* start RECORDS PROVIDED *

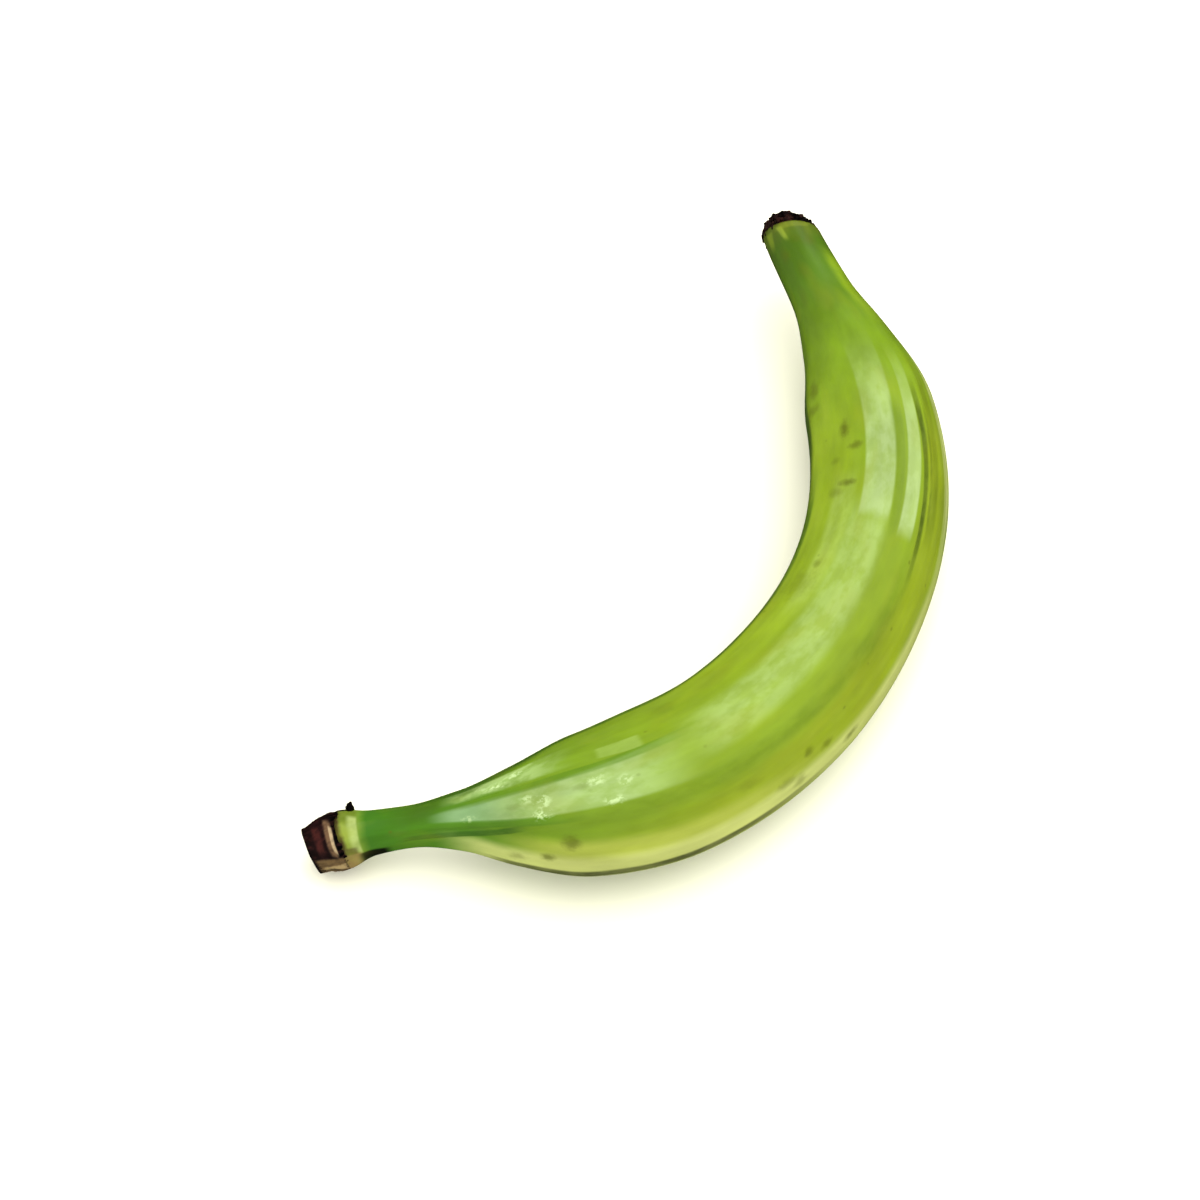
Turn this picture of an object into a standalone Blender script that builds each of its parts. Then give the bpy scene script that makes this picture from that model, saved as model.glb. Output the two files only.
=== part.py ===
"""A green plantain, lying on its side: one closed solid in metres, +Z up.

The fruit grew as one piece, so it is one object. Its middle line is a nearly level arc that starts
at the cut stalk, bulges towards -Y and ends at the blossom end, with the line from end to end
along +X. The section round that line is a rounded polygon with six ridges: two close together on
top, the others spread round the outer side, the belly and the inner side. The origin is on the
floor, under the middle of the fruit's box.
"""

import math
from itertools import accumulate

import bmesh
import bpy
from mathutils import Vector

MM = 0.001

# Driving dimensions, in millimetres. A place is measured along the middle line from the stalk's cut.
LENGTH = 322.0
GREATEST_RADIUS = 22.0
COLLAR = 10.0
NECK = 28.0

# Where the middle line heads in plan, in degrees from +X: (place, heading).
HEADINGS = (
    (0.0, -34.0),
    (20.0, -51.0),
    (45.0, -56.5),
    (80.0, -43.0),
    (120.0, -19.5),
    (160.0, 0.0),
    (205.0, 21.0),
    (240.0, 39.0),
    (275.0, 52.0),
    (300.0, 54.5),
    (LENGTH, 48.0),
)

# The radius over the ridges, as a share of the greatest one: (place, share).
RADII = (
    (0.0, 0.29),
    (COLLAR, 0.385),
    (17.0, 0.29),
    (NECK, 0.267),
    (42.0, 0.376),
    (56.0, 0.613),
    (75.0, 0.893),
    (100.0, 1.0),
    (140.0, 0.998),
    (180.0, 0.972),
    (215.0, 0.983),
    (245.0, 0.945),
    (270.0, 0.665),
    (290.0, 0.46),
    (316.0, 0.4),
    (LENGTH, 0.34),
)

# The height of the middle line over the floor: the stalk droops and the blossom end lifts a little.
HEIGHTS = (
    (0.0, 8.6),
    (COLLAR, 10.0),
    (NECK, 13.0),
    (48.0, 17.0),
    (72.0, 19.6),
    (100.0, 20.4),
    (180.0, 19.9),
    (240.0, 19.6),
    (275.0, 22.0),
    (LENGTH, 25.0),
)

# The ridges round the section, in degrees from the top towards the outer side of the bend, and how
# flat the facets between them are, from 0 for a circle to 1 for a polygon: (place, flatness).
RIDGES = (-132.0, -70.0, -7.0, 33.0, 102.0, 165.0)
RIDGE_SHARPNESS = 36.0
FLATNESS = (
    (0.0, 0.8),
    (COLLAR, 0.7),
    (NECK, 0.5),
    (75.0, 0.45),
    (245.0, 0.45),
    (300.0, 0.25),
    (LENGTH, 0.1),
)

# The cage that Subdivision Surface rounds off. Its rings stand closer together at both ends.
CAGE_SIDES = 20
CAGE_CUTS = 50
CROWDING = 0.09
END_EDGE_CREASE = 0.7
LINE_STEP = 1.0

# The block whose top is the floor. It flattens the side that the fruit rests on.
FLOOR_BLOCK = (0.4, 0.3, 0.02)

PEEL_GREEN = (0.35, 0.5, 0.05, 1.0)
PEEL_ROUGHNESS = 0.35


def slope_at(places, values, i):
    """The slope at station i: the harmonic mean of the spans beside it, or 0 at a crest."""
    slopes = [
        (values[k + 1] - values[k]) / (places[k + 1] - places[k])
        for k in (i - 1, i)
        if 0 <= k < len(places) - 1
    ]
    before, after = slopes[0], slopes[-1]
    return 2 * before * after / (before + after) if before * after > 0 else 0.0


def value_at(stations, place):
    """The value at a place, on a smooth curve through the stations that doesn't overshoot them."""
    places, values = zip(*stations)
    i = max(k for k in range(len(places) - 1) if places[k] <= max(place, places[0]))
    width = places[i + 1] - places[i]
    rise = values[i + 1] - values[i]
    start = slope_at(places, values, i) * width
    end = slope_at(places, values, i + 1) * width
    t = min((place - places[i]) / width, 1.0)
    return values[i] + t * (start + t * (3 * rise - 2 * start - end + t * (start + end - 2 * rise)))


def middle_line():
    """Points every LINE_STEP along the middle line, in millimetres, from the stalk's cut."""
    steps = round(LENGTH / LINE_STEP)
    headings = [math.radians(value_at(HEADINGS, (k + 0.5) * LINE_STEP)) for k in range(steps)]
    across = accumulate((LINE_STEP * math.cos(turn) for turn in headings), initial=0.0)
    along = accumulate((LINE_STEP * math.sin(turn) for turn in headings), initial=0.0)
    heights = (value_at(HEIGHTS, k * LINE_STEP) for k in range(steps + 1))
    return [Vector(point) for point in zip(across, along, heights)]


def facet_share(angle, flatness):
    """The radius at an angle round the section, as a share of the radius over the ridges."""
    total = 0.0
    for here, following in zip(RIDGES, (*RIDGES[1:], RIDGES[0] + 360.0)):
        middle = math.radians(here + following) / 2
        half = math.radians(following - here) / 2
        reach = math.cos(angle - middle) / math.cos(half)
        total += max(reach, 0.0) ** RIDGE_SHARPNESS
    return 1 - flatness * (1 - total ** (-1 / RIDGE_SHARPNESS))


def skin_point(line, place, angle, stand_off):
    """The point over the skin at a place, at an angle from the top towards the outer side."""
    step = min(int(place / LINE_STEP), len(line) - 2)
    centre = line[step].lerp(line[step + 1], place / LINE_STEP - step)
    ahead = (line[step + 1] - line[step]).normalized()
    outward = ahead.cross(Vector((0, 0, 1))).normalized()
    upward = outward.cross(ahead)
    radius = GREATEST_RADIUS * value_at(RADII, place) * stand_off
    radius *= facet_share(angle, value_at(FLATNESS, place))
    return centre + radius * (math.cos(angle) * upward + math.sin(angle) * outward)


def fruit_cage():
    """A capped cylinder cut into rings, then bent and swelled to the fruit's shape."""
    cage = bmesh.new()
    bmesh.ops.create_cone(
        cage, cap_ends=True, segments=CAGE_SIDES, radius1=1.0, radius2=1.0, depth=1.0
    )
    lengthwise = [edge for edge in cage.edges if edge.calc_length() > 0.999]
    bmesh.ops.subdivide_edges(cage, edges=lengthwise, cuts=CAGE_CUTS, use_grid_fill=True)
    crease = cage.edges.layers.float.new("crease_edge")
    for edge in cage.edges:
        if abs(sum(vert.co.z for vert in edge.verts)) > 0.999:
            edge[crease] = END_EDGE_CREASE
    line = middle_line()
    # Subdivision Surface draws a ring of the cage in by this much, so the cage stands off the skin.
    stand_off = 1 / (0.75 + 0.25 * math.cos(math.tau / CAGE_SIDES))
    for vert in cage.verts:
        evenly = vert.co.z + 0.5
        place = LENGTH * (evenly - CROWDING * math.sin(math.tau * evenly))
        angle = math.atan2(vert.co.y, vert.co.x)
        vert.co = skin_point(line, place, angle, stand_off) * MM
    return cage


def peel_material():
    """The peel's plain green."""
    material = bpy.data.materials.new("plantain_peel")
    material.use_nodes = True
    shader = material.node_tree.nodes["Principled BSDF"]
    shader.inputs["Base Color"].default_value = PEEL_GREEN
    shader.inputs["Roughness"].default_value = PEEL_ROUGHNESS
    shader.inputs["Metallic"].default_value = 0.0
    return material


def add_object(name, shape, collection):
    """A new object made from a bmesh, linked to a collection."""
    mesh = bpy.data.meshes.new(name)
    shape.to_mesh(mesh)
    shape.free()
    made = bpy.data.objects.new(name, mesh)
    collection.objects.link(made)
    return made


def add_collection(name):
    """A new collection in the scene."""
    collection = bpy.data.collections.new(name)
    bpy.context.scene.collection.children.link(collection)
    return collection


def floor_block(collection):
    """The cutter under the floor."""
    shape = bmesh.new()
    bmesh.ops.create_cube(shape, size=1.0)
    bmesh.ops.scale(shape, vec=FLOOR_BLOCK, verts=shape.verts)
    block = add_object("floor_block", shape, collection)
    block.location.z = -FLOOR_BLOCK[2] / 2
    block.hide_render = True
    block.display_type = "WIRE"
    return block


def centre_over_origin(fruit):
    """Moves the fruit level, until the middle of its box is over the origin."""
    bpy.context.view_layer.update()
    finished = fruit.evaluated_get(bpy.context.evaluated_depsgraph_get())
    corners = [Vector(corner) for corner in finished.bound_box]
    middle = sum(corners, Vector()) / len(corners)
    fruit.location = (-middle.x, -middle.y, 0.0)


def build_plantain(collection, cutter):
    """The plantain: the rounded cage, flattened where it rests on the floor."""
    fruit = add_object("plantain", fruit_cage(), collection)
    fruit.data.materials.append(peel_material())
    fruit.data.shade_smooth()
    rounding = fruit.modifiers.new("rounding", "SUBSURF")
    rounding.levels = 1
    rounding.render_levels = 1
    centre_over_origin(fruit)
    resting = fruit.modifiers.new("resting_face", "BOOLEAN")
    resting.operation = "DIFFERENCE"
    resting.object = cutter
    return fruit


def main():
    """Clears the scene and builds the plantain in it."""
    for old in list(bpy.data.objects):
        bpy.data.objects.remove(old)
    cutter = floor_block(add_collection("cutters"))
    build_plantain(add_collection("plantain"), cutter)


main()
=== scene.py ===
"""A green plantain on a pale studio floor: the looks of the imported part.

The fruit is swept from a shape rule by Geometry Nodes: rings along its middle line, each a rounded
polygon whose ridges run from the neck to the blossom end. The stalk's dried cut end, the crust at
the blossom end and their torn fibres are pieces of their own, riding on the same body.
"""

import logging
import math
from dataclasses import dataclass
from enum import Enum

import bmesh
import bpy
import numpy as np
from mathutils import Matrix, Vector

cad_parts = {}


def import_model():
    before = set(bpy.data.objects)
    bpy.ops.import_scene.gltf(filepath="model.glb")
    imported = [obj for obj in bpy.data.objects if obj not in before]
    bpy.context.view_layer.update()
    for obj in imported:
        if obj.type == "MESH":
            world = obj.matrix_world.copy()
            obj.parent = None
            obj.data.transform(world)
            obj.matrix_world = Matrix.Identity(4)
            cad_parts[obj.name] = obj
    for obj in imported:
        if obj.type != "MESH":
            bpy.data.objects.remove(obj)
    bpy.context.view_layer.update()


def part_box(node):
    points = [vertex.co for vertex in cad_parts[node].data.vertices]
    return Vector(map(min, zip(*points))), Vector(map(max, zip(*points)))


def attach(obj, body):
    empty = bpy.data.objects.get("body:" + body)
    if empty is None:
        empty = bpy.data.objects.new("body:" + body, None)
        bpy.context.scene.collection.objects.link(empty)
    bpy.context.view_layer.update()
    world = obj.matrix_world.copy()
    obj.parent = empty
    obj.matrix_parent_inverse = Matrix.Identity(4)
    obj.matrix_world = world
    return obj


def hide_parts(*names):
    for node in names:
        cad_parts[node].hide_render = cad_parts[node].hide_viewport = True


LOG = logging.getLogger("plantain")

NODE = "plantain"
BODY = "root"
MM = 0.001

# The vector attribute that says where a point of the skin would be if the fruit were straight.
STRAIGHT = "straight_place"
# Points closer than this are one point: the seam along the skin and the middle of each end.
SEAM = 2e-6
# How far a mark's edge wobbles, and where it starts and is full, in parts of its half size.
MARK_WOBBLE, MARK_RIM, MARK_CORE = 1.2, 1.8, 0.7
# The raggedness of a torn fibre has bumps of about a millimetre, in bumps per metre.
FIBRE_GRAIN = 900.0

MATH = "ShaderNodeMath"
VECTOR = "ShaderNodeVectorMath"
RANGE = "ShaderNodeMapRange"
MIX = "ShaderNodeMix"
NOISE = "ShaderNodeTexNoise"
COMBINE = "ShaderNodeCombineXYZ"
ATTRIBUTE = "GeometryNodeInputNamedAttribute"

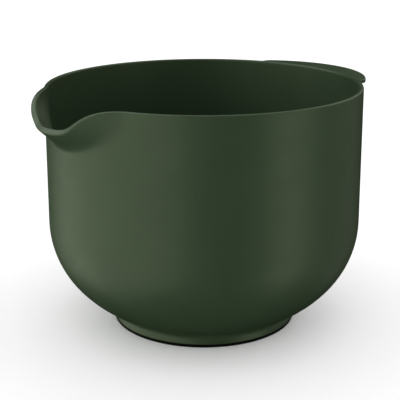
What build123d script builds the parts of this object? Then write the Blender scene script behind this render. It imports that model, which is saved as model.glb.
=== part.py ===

* end RECORDS PROVIDED *

◆ **TO BE DONE**
Quote exactly the lines running from the start of the listing above through the line where "metres, +Z up." is found, and output no other lines.

◆ **RESPONSE TO THIS TASK**
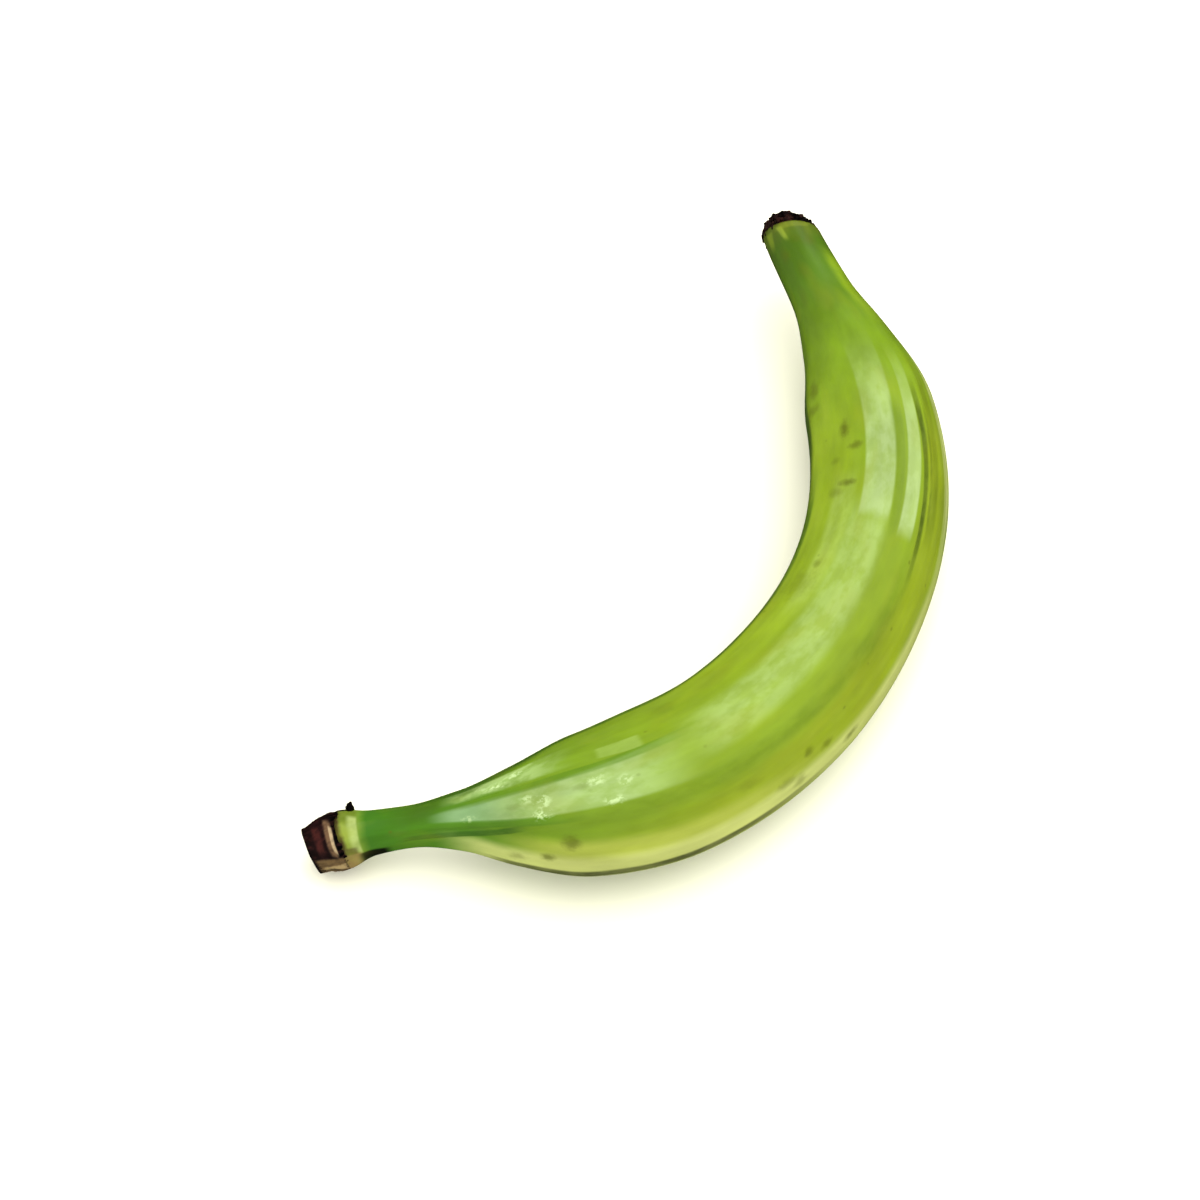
Turn this picture of an object into a standalone Blender script that builds each of its parts. Then give the bpy scene script that makes this picture from that model, saved as model.glb. Output the two files only.
=== part.py ===
"""A green plantain, lying on its side: one closed solid in metres, +Z up.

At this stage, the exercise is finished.